After the magnificent Oyster feast, we visited the USS Constitution (aka “Old Ironsides” – the Ship that Blasted the British Back to Britain) to take a tour of the longest serving ship in the US Navy. But of course, you should know by now that the real reason was to work up a good appetite for our final Boston meal — the famed Belle Isle Lobster Sandwich.

Belle Island Seafood
Belle Island Seafood

 

Now, Belle Isle Seafood exemplifies the kind of place I like to blog about. Unpretentious to the extent of bordering on Boh Chap (Can’t be bothered), this shack in the middle of nowhere is the kind of place that is so old and rundown that it is actually hip and happening. There is no doubt that they are probably made more famous by Anthony Bourdain, but I am sure that this 50 year old establishment must have thrived for so long on its own merit, much like Chin Mee Chin back home. And like old establishments, Belle Isle simply serves darn good food at unimaginably low prices. OK, $19 for a sandwich is expensive. But $19 for a half pound of fresh lobster meat, dressed with mayonnaise on a buttered bun is a steal. I counted at least four claws and there must have been meat from at least 2 tails. That’s two lobsters in one sandwich! I paid more for a single lobster just the day before and three times that price for a Lobster back home!

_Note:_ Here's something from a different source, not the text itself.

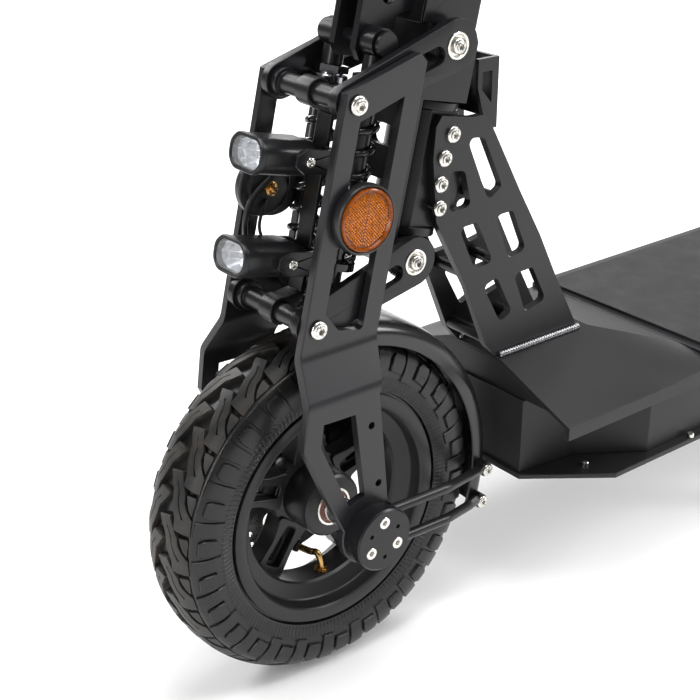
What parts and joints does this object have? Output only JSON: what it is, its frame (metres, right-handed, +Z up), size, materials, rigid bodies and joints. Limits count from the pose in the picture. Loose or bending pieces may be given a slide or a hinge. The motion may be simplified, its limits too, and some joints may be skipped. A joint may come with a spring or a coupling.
{
  "type": "electric kick scooter",
  "caption": "Electric kick scooter with parallelogram front suspension, perforated neck plates, off-road tyres, folding stem and rear hub motor.",
  "frame": {"origin": "on the ground, midway between the two axles and in the middle of the width", "axes": "+X forward, +Y to the rider's left, +Z up"},
  "size_m": [1.185, 0.6, 1.1548],
  "materials": {
    "alloy": "satin black powder coat",
    "neck_alloy": "satin black powder coat",
    "steel": "bright stainless",
    "disc_steel": "ground stainless",
    "tyre": "matte rubber",
    "grip": "matte rubber",
    "mat": "textured rubber",
    "gloss": "gloss moulded",
    "plastic": "fine texture",
    "amber": "prismatic reflector",
    "clear": "clear faceted lens",
    "red": "red lens",
    "spring": "gloss black",
    "deck_paint": "satin dark grey",
    "hose": "smooth rubber",
    "copper": "wound copper"
  },
  "bodies": {
    "frame": {"neck_plates": "neck_alloy", "neck_crossmembers": "alloy", "frame_bolts": "steel", "head_tube": "alloy", "headset_bearings": "steel", "deck_nose": "deck_paint", "deck_body": "deck_paint", "deck_bottom_plate": "deck_paint", "deck_top_plate": "deck_paint", "grip_mat": "mat", "battery_pack": "plastic", "motor_controller": "plastic", "tail_bracket": "alloy"},
    "kickstand": {"kickstand": "alloy"},
    "steering": {"steering_bracket": "alloy", "shock_tower": "alloy", "fold_base": "alloy", "rear_pivot_bolts": "steel"},
    "stem": {"stem_tube": "alloy", "bar_clamps": "alloy", "handlebar": "alloy", "handlebar_grips": "grip", "bar_controls": "plastic"},
    "fold_latch": {"fold_latch": "alloy"},
    "brake_lever_left": {"brake_lever_left": "alloy"},
    "brake_lever_right": {"brake_lever_right": "alloy"},
    "throttle": {"throttle_lever": "plastic"},
    "horn_button": {"horn_button": "plastic"},
    "upper_arm": {"upper_arms": "alloy"},
    "lower_arm": {"lower_arms": "alloy"},
    "fork": {"fork_leg_left": "alloy", "fork_leg_right": "alloy", "fork_pivot_tubes": "alloy", "fork_fasteners": "steel", "axle_caps": "alloy", "reflectors": "amber", "headlights": "alloy", "headlight_lenses": "clear", "lamp_bracket": "alloy", "horn": "plastic", "front_caliper": "alloy", "brake_hose": "hose", "front_mudguard": "gloss", "mudguard_stays": "alloy"},
    "front_wheel": {"front_tyre": "tyre", "front_rim": "alloy", "front_hub_bearings": "steel", "front_brake_disc": "disc_steel"},
    "shock_body": {"shock_bodies": "alloy", "shock_springs": "spring"},
    "shock_rod": {"shock_rods": "steel"},
    "swingarm": {"swingarm": "alloy", "motor_stator": "copper", "rear_mudguard": "gloss", "tail_light": "red"},
    "rear_wheel": {"rear_tyre": "tyre", "rear_hub_motor": "alloy"},
    "rear_shock_body": {"rear_shock_bodies": "alloy", "rear_shock_springs": "spring"},
    "rear_shock_rod": {"rear_shock_rods": "steel"}
  },
  "joints": [
    {"name": "steer", "type": "hinge", "parent": "frame", "child": "steering", "pos_m": [0.37788, 0, 0.3537], "axis": [-0.225, 0, 0.9744], "range_deg": [-35, 35]},
    {"name": "stem_fold", "type": "hinge", "parent": "steering", "child": "stem", "pos_m": [0.34819, 0, 0.48232], "axis": [0, -1, 0], "range_deg": [0, 92]},
    {"name": "latch", "type": "hinge", "parent": "stem", "child": "fold_latch", "pos_m": [0.35013, 0.027, 0.53613], "axis": [0, -1, 0], "range_deg": [0, 90]},
    {"name": "brake_left", "type": "hinge", "parent": "stem", "child": "brake_lever_left", "pos_m": [0.24616, 0.162, 1.11476], "axis": [0, 0, 1], "range_deg": [0, 14], "stiffness_Nm_per_rad": 1.5, "springref_deg": -20.05},
    {"name": "brake_right", "type": "hinge", "parent": "stem", "child": "brake_lever_right", "pos_m": [0.24616, -0.162, 1.11476], "axis": [0, 0, -1], "range_deg": [0, 14], "stiffness_Nm_per_rad": 1.5, "springref_deg": -20.05},
    {"name": "throttle", "type": "hinge", "parent": "stem", "child": "throttle", "pos_m": [0.21516, -0.139, 1.12076], "axis": [0, -1, 0], "range_deg": [0, 35], "stiffness_Nm_per_rad": 0.15, "springref_deg": -20.05},
    {"name": "horn_press", "type": "slide", "parent": "stem", "child": "horn_button", "axis": [0, 0, -1], "range_m": [0, 0.0018], "stiffness_N_per_m": 400, "springref_m": -0.002},
    {"name": "suspension", "type": "hinge", "parent": "steering", "child": "lower_arm", "pos_m": [0.40858, 0, 0.30075], "axis": [0, -1, 0], "range_deg": [0, 17], "stiffness_Nm_per_rad": 90, "springref_deg": -22.92},
    {"name": "upper_link", "type": "hinge", "parent": "steering", "child": "upper_arm", "pos_m": [0.37664, 0, 0.43911], "axis": [0, -1, 0], "range_deg": [0, 17]},
    {"name": "fork_link", "type": "hinge", "parent": "upper_arm", "child": "fork", "pos_m": [0.46295, 0, 0.41644], "axis": [0, -1, 0], "range_deg": [-17, 0]},
    {"name": "front_wheel_spin", "type": "hinge", "parent": "fork", "child": "front_wheel", "pos_m": [0.465, 0, 0.1275], "axis": [0, 1, 0], "continuous": true},
    {"name": "shock_swing", "type": "hinge", "parent": "steering", "child": "shock_body", "pos_m": [0.42757, 0, 0.44522], "axis": [0, -1, 0], "range_deg": [0, 3]},
    {"name": "shock_stroke", "type": "slide", "parent": "shock_body", "child": "shock_rod", "axis": [-0.225, 0, 0.9744], "range_m": [0, 0.0195], "deforming": ["shock_springs"]},
    {"name": "rear_suspension", "type": "hinge", "parent": "frame", "child": "swingarm", "pos_m": [-0.262, 0, 0.145], "axis": [0, 1, 0], "range_deg": [0, 10], "stiffness_Nm_per_rad": 300, "springref_deg": -20.05},
    {"name": "rear_wheel_spin", "type": "hinge", "parent": "swingarm", "child": "rear_wheel", "pos_m": [-0.465, 0, 0.1275], "axis": [0, 1, 0], "continuous": true},
    {"name": "rear_shock_swing", "type": "hinge", "parent": "frame", "child": "rear_shock_body", "pos_m": [-0.284, 0, 0.2], "axis": [0, 1, 0], "range_deg": [0, 12]},
    {"name": "rear_shock_stroke", "type": "slide", "parent": "rear_shock_body", "child": "rear_shock_rod", "axis": [0.8882, 0, 0.4594], "range_m": [0, 0.016], "deforming": ["rear_shock_springs"]},
    {"name": "stand_fold", "type": "hinge", "parent": "frame", "child": "kickstand", "pos_m": [-0.015, 0.1035, 0.122], "axis": [0, 1, 0], "range_deg": [0, 85]}
  ],
  "couplings": [
    {"joint": "upper_link", "follows": "suspension", "ratio": 1},
    {"joint": "fork_link", "follows": "suspension", "ratio": -1},
    {"joint": "shock_swing", "follows": "suspension", "ratio": 0.12084},
    {"joint": "shock_stroke", "follows": "suspension", "m_per_rad": 0.05423},
    {"joint": "rear_shock_swing", "follows": "rear_suspension", "ratio": 0.99529},
    {"joint": "rear_shock_stroke", "follows": "rear_suspension", "m_per_rad": 0.05916}
  ]
}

Jason and his Lobster Sandwich! Its tough working for OSU!
Jason and his Lobster Sandwich! Its tough working for OSU!

Belle Isle is just minutes away from Boston Airport and the Lobster Sandwich was a wonderful way to end my US tour. It was wonderful to have met many Singaporeans from all walks of life living in the US and sharing with them a piece of home. Many thanks to the Prime Minister….’s Office (OSU) for sending me on the speaker’s circuit and especially to Special Agent Jason for ensuring that I fully utilized every calorie I had on some great American Cuisine!